WHAT TO WORK ON :: From the line containing "you describe, +Z" through the last line of the entries below, repeat each line word for word and leave out the rest.

(JSON records of objects)

## Start

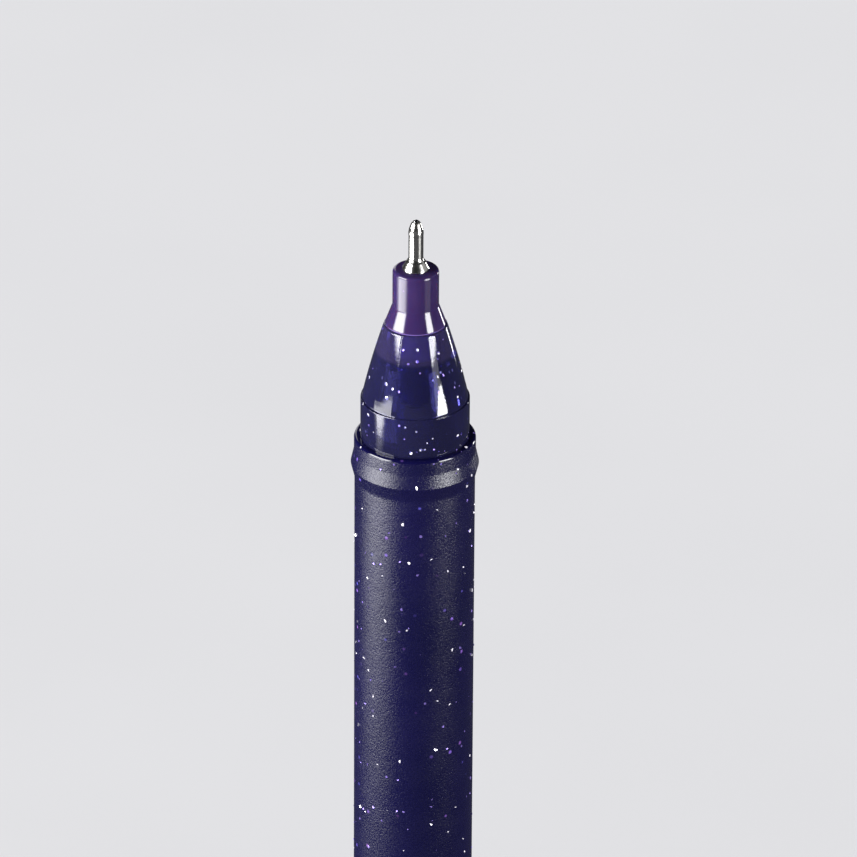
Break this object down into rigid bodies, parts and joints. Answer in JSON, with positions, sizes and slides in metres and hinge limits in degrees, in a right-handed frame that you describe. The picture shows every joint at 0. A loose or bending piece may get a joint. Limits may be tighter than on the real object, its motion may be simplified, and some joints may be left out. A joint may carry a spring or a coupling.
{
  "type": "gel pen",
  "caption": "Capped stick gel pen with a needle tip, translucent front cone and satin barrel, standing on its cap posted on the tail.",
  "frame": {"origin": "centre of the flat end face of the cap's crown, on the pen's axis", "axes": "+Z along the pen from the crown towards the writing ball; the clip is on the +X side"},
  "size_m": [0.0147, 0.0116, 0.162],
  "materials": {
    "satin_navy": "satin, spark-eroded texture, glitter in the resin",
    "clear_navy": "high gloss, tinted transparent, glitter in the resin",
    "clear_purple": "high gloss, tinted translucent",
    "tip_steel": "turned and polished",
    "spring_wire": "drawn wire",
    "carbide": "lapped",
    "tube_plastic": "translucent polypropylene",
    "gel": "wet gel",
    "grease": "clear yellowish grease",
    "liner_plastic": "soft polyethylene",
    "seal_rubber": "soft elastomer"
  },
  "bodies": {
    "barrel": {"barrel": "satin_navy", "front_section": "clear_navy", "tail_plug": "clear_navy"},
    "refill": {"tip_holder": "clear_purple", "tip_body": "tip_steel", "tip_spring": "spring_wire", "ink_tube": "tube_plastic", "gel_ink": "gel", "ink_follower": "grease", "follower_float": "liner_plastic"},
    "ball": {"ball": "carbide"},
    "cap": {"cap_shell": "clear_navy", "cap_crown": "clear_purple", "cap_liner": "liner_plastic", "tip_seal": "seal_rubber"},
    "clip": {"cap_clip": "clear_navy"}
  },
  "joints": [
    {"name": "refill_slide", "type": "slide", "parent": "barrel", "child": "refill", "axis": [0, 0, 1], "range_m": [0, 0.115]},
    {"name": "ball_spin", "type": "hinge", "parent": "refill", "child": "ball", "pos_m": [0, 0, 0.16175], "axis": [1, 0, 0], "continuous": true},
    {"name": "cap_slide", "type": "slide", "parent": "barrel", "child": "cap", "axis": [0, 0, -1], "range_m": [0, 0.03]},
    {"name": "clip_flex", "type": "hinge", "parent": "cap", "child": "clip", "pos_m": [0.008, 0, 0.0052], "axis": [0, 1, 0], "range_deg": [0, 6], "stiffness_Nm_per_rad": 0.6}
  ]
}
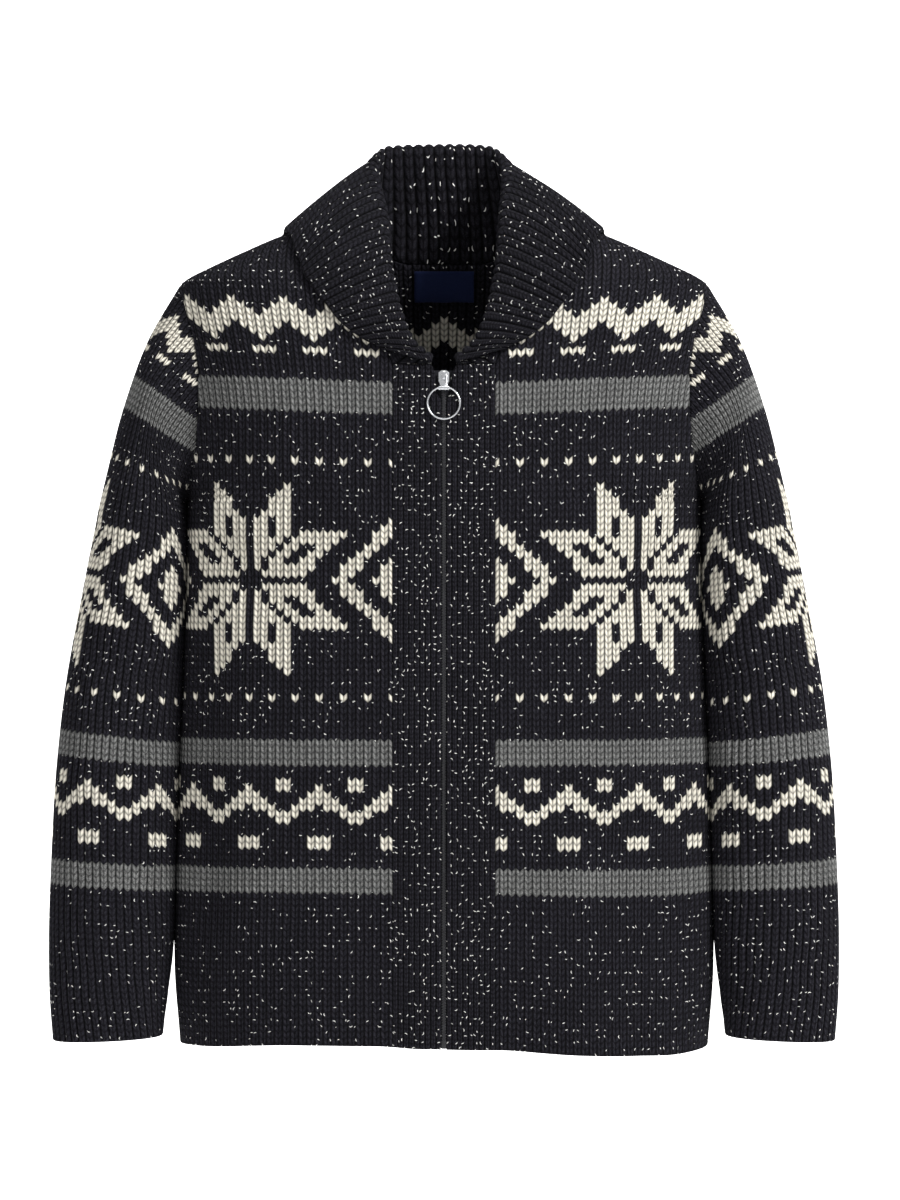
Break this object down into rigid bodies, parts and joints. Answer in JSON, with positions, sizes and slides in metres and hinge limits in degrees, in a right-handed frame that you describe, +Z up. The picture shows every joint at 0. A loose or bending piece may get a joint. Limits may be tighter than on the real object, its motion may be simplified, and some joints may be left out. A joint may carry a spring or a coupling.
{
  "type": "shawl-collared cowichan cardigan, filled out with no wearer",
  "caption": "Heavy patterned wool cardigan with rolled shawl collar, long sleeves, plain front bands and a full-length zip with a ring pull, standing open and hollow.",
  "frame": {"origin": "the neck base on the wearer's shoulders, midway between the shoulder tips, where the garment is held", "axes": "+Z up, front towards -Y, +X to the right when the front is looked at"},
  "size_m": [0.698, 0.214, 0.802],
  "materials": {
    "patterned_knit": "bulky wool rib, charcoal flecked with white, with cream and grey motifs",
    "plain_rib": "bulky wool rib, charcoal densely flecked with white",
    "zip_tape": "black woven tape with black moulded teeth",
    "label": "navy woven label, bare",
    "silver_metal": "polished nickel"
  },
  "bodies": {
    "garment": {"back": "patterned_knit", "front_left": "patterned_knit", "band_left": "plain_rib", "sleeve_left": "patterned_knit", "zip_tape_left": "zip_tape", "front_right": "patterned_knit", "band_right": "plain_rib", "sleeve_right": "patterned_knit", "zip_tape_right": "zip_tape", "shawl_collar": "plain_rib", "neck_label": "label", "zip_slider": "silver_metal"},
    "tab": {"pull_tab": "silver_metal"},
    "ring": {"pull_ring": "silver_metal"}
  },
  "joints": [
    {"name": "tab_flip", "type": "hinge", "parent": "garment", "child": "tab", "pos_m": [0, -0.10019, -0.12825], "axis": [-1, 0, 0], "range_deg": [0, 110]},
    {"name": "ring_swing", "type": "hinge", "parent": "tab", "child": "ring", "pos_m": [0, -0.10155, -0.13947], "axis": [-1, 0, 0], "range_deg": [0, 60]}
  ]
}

## End

SOLUTION TO THIS TASK ::
Break this object down into rigid bodies, parts and joints. Answer in JSON, with positions, sizes and slides in metres and hinge limits in degrees, in a right-handed frame that you describe, +Z up. The picture shows every joint at 0. A loose or bending piece may get a joint. Limits may be tighter than on the real object, its motion may be simplified, and some joints may be left out. A joint may carry a spring or a coupling.
{
  "type": "shawl-collared cowichan cardigan, filled out with no wearer",
  "caption": "Heavy patterned wool cardigan with rolled shawl collar, long sleeves, plain front bands and a full-length zip with a ring pull, standing open and hollow.",
  "frame": {"origin": "the neck base on the wearer's shoulders, midway between the shoulder tips, where the garment is held", "axes": "+Z up, front towards -Y, +X to the right when the front is looked at"},
  "size_m": [0.698, 0.214, 0.802],
  "materials": {
    "patterned_knit": "bulky wool rib, charcoal flecked with white, with cream and grey motifs",
    "plain_rib": "bulky wool rib, charcoal densely flecked with white",
    "zip_tape": "black woven tape with black moulded teeth",
    "label": "navy woven label, bare",
    "silver_metal": "polished nickel"
  },
  "bodies": {
    "garment": {"back": "patterned_knit", "front_left": "patterned_knit", "band_left": "plain_rib", "sleeve_left": "patterned_knit", "zip_tape_left": "zip_tape", "front_right": "patterned_knit", "band_right": "plain_rib", "sleeve_right": "patterned_knit", "zip_tape_right": "zip_tape", "shawl_collar": "plain_rib", "neck_label": "label", "zip_slider": "silver_metal"},
    "tab": {"pull_tab": "silver_metal"},
    "ring": {"pull_ring": "silver_metal"}
  },
  "joints": [
    {"name": "tab_flip", "type": "hinge", "parent": "garment", "child": "tab", "pos_m": [0, -0.10019, -0.12825], "axis": [-1, 0, 0], "range_deg": [0, 110]},
    {"name": "ring_swing", "type": "hinge", "parent": "tab", "child": "ring", "pos_m": [0, -0.10155, -0.13947], "axis": [-1, 0, 0], "range_deg": [0, 60]}
  ]
}